*MATERIALS PROVIDED:*
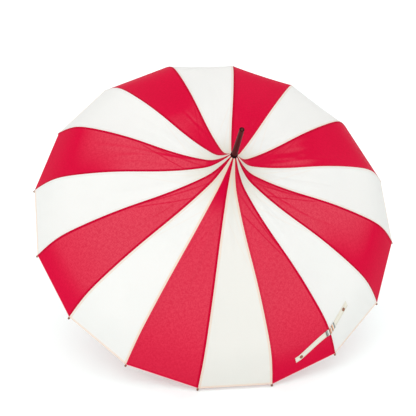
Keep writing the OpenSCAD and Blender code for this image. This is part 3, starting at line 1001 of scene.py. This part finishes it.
def smooth_cad_nodes():
    """Round surfaces shaded round, with the edges of the CAD kept sharp."""
    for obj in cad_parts.values():
        obj.data.polygons.foreach_set("use_smooth", [True] * len(obj.data.polygons))
        obj.data.set_sharp_from_angle(angle=math.radians(32))


smooth_cad_nodes()
for k in range(1, RIBS + 1):
    paint_rib(k)
    paint(f"stretcher_{k:02d}", STEEL)
for node in ("notch_wire", "runner_wire", "top_catch", "bottom_catch", "shaft_tube"):
    paint(node, SHAFT_STEEL)
paint("top_notch", ENAMEL)
paint("runner", ENAMEL)
paint_ferrule()
paint("ferrule_collar", FERRULE_RING)
paint("handle", WOOD)
paint("handle_collar", BRASS)


# --- floor, light and camera -----------------------------------------------------------------


FLOOR_HALF = 40.0
CAMERA_AZIMUTH = math.radians(2.2)
CAMERA_ELEVATION = math.radians(61.8)
CAMERA_ROLL = math.radians(16.2)
CAMERA_DISTANCE = 2.991
CAMERA_LENS = 103.85
CAMERA_TARGET = Vector((-23.9 * MM, 16 * MM, RIM_Z))
# Toward the light, as seen by the camera: slightly left, slightly up, mostly behind it
KEY_DIRECTION = Vector((-0.15, 0.27, 0.95))


def resting_plane(nodes):
    """The plane that touches three nodes from below: (point, unit normal)."""
    clouds = [node_points(n) for n in nodes]
    normal = np.array([-0.3, 0.7, 0.65])
    for _ in range(12):
        a, b, c = (cloud[np.argmin(cloud @ normal)] for cloud in clouds)
        normal = np.cross(b - a, c - a)
        normal /= np.linalg.norm(normal)
        if normal[2] < 0:
            normal = -normal
    return Vector(a), Vector(normal)


def floor_material():
    """Pale floor, slightly lit so that it fades into the backdrop, and clear from behind."""
    m = Nodes("floor")
    diffuse = m.add("ShaderNodeBsdfDiffuse", Color=(0.83, 0.9, 0.89, 1.0))
    lit = m.add("ShaderNodeEmission", Color=(1.0, 1.0, 1.0, 1.0), Strength=0.12)
    pale = m.add("ShaderNodeAddShader")
    m.put(pale, 0, diffuse.outputs[0])
    m.put(pale, 1, lit.outputs[0])
    clear = m.add("ShaderNodeBsdfTransparent")
    behind = m.add("ShaderNodeNewGeometry").outputs["Backfacing"]
    return m.done(m.blend(behind, pale, clear))


def build_floor():
    """The umbrella rests on the tips of ribs 13 and 14 and on its handle."""
    point, normal = resting_plane(["rib_13", "rib_14", "handle"])
    mesh = bpy.data.meshes.new("floor")
    turns = ((-1, -1), (1, -1), (1, 1), (-1, 1))
    corners = [(x * FLOOR_HALF, y * FLOOR_HALF, 0) for x, y in turns]
    mesh.from_pydata(corners, [], [(0, 1, 2, 3)])
    mesh.materials.append(floor_material())
    floor = bpy.data.objects.new("floor", mesh)
    floor.rotation_mode = "QUATERNION"
    floor.rotation_quaternion = normal.to_track_quat("Z", "Y")
    floor.location = point - normal * 0.2 * MM
    bpy.context.scene.collection.objects.link(floor)


def build_camera():
    """The photograph's viewpoint: from in front and above, with the shaft leaning right."""
    level = math.cos(CAMERA_ELEVATION)
    back = Vector(
        (
            math.sin(CAMERA_AZIMUTH) * level,
            -math.cos(CAMERA_AZIMUTH) * level,
            math.sin(CAMERA_ELEVATION),
        )
    )
    data = bpy.data.cameras.new("camera")
    data.sensor_width = 36
    data.lens = CAMERA_LENS
    data.clip_end = 100
    camera = bpy.data.objects.new("camera", data)
    camera.rotation_mode = "QUATERNION"
    upright = (-back).to_track_quat("-Z", "Y")
    camera.rotation_quaternion = upright @ Matrix.Rotation(CAMERA_ROLL, 3, "Z").to_quaternion()
    camera.location = CAMERA_TARGET + back * CAMERA_DISTANCE
    bpy.context.scene.collection.objects.link(camera)
    bpy.context.scene.camera = camera
    return camera


def build_light(camera):
    """A white dome with one broad, weak light from the upper left of the picture."""
    world = bpy.data.worlds.new("studio")
    world.use_nodes = True
    background = world.node_tree.nodes["Background"]
    background.inputs[0].default_value = (1, 1, 1, 1)
    background.inputs[1].default_value = 1.1
    bpy.context.scene.world = world
    data = bpy.data.lights.new("key", "SUN")
    data.energy = 1.0
    data.angle = math.radians(50)
    light = bpy.data.objects.new("key", data)
    light.rotation_mode = "QUATERNION"
    toward = camera.rotation_quaternion @ KEY_DIRECTION
    light.rotation_quaternion = toward.to_track_quat("Z", "Y")
    bpy.context.scene.collection.objects.link(light)
    bpy.context.scene.view_settings.view_transform = "Standard"


build_floor()
build_light(build_camera())
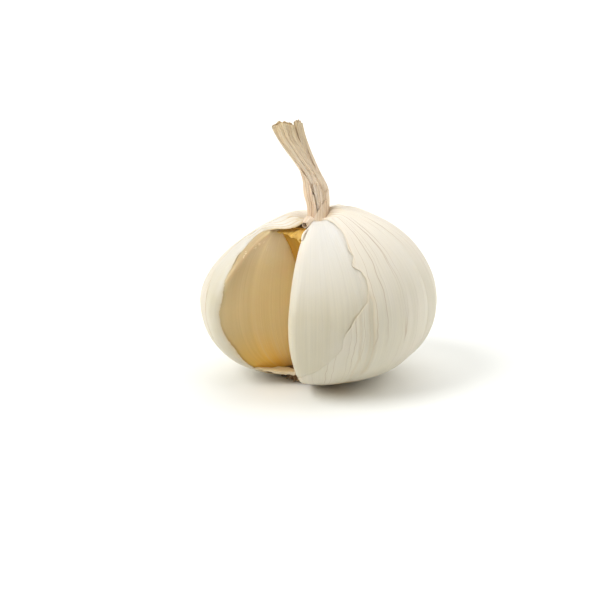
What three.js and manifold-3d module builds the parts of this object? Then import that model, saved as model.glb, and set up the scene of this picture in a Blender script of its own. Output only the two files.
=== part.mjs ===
// A bulb of garlic with one clove taken out, standing on its basal plate.
// Millimetres, +Z up. The origin is the centre of the basal plate's flat underside.
// Azimuths are degrees about +Z, from the front (-Y) towards the right (+X).
import * as THREE from 'three';
import { LoftGeometry } from 'three/addons/geometries/LoftGeometry.js';
import { mergeVertices } from 'three/addons/utils/BufferGeometryUtils.js';
import Module from 'manifold-3d';

const wasm = await Module();
wasm.setup();

// Driving dimensions.
const bulb = { radius: 30, height: 44, widest: 20 };
const crown = { power: 1.82, root: 1.33, dip: 2.6, dipFrom: 2, dipTo: 9 }; // outline above the widest height
// The crown's shoulder is rounder at the right, between these azimuths, except close to the neck.
const fuller = { power: 2, root: 2, from: 0, whole: 60, fades: 130, ends: 200, neckPower: 40 };
const seat = { power: 2.12, root: 2.46 }; // outline below the widest height
const lobe = { depth: 0.03, power: 4 }; // valleys between the cloves
const clearance = 0.3; // kept between any two pieces
const skin = 0.45; // thickness of a papery layer
const layerGap = 0.34; // between two papery layers, whose flat facets come a little closer than this
const cloveInset = 1.9; // cloves lie this far inside the bulb's outline
const clove = { base: 2.9, top: 38.8, inner: 3, lean: 4.5, softness: 7, basePower: 6 };
const tip = { power: 4, sidePower: 4, pivot: 0.62 }; // how a clove rounds off, towards a point near its back
const plate = { foot: 8.5, rim: 9.4, height: 2.6, stubs: 18, stubRadius: 0.45, stubLength: 1.1 };
const stalk = { foot: 2.2, top: 1.9, from: 3, to: 40.2 };
const baseHole = 10.7; // the skin ends round the basal plate at this radius
const neckHole = 3.8; // and round the neck at this one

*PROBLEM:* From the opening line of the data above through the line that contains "obj.data.set_sharp_from_angle(angle=math.radians(32))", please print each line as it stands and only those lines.

*SOLUTION TO THE EXERCISE:*
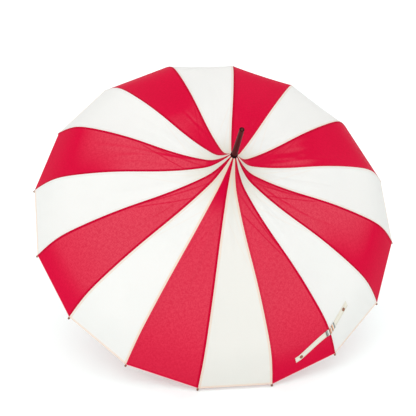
Keep writing the OpenSCAD and Blender code for this image. This is part 3, starting at line 1001 of scene.py. This part finishes it.
def smooth_cad_nodes():
    """Round surfaces shaded round, with the edges of the CAD kept sharp."""
    for obj in cad_parts.values():
        obj.data.polygons.foreach_set("use_smooth", [True] * len(obj.data.polygons))
        obj.data.set_sharp_from_angle(angle=math.radians(32))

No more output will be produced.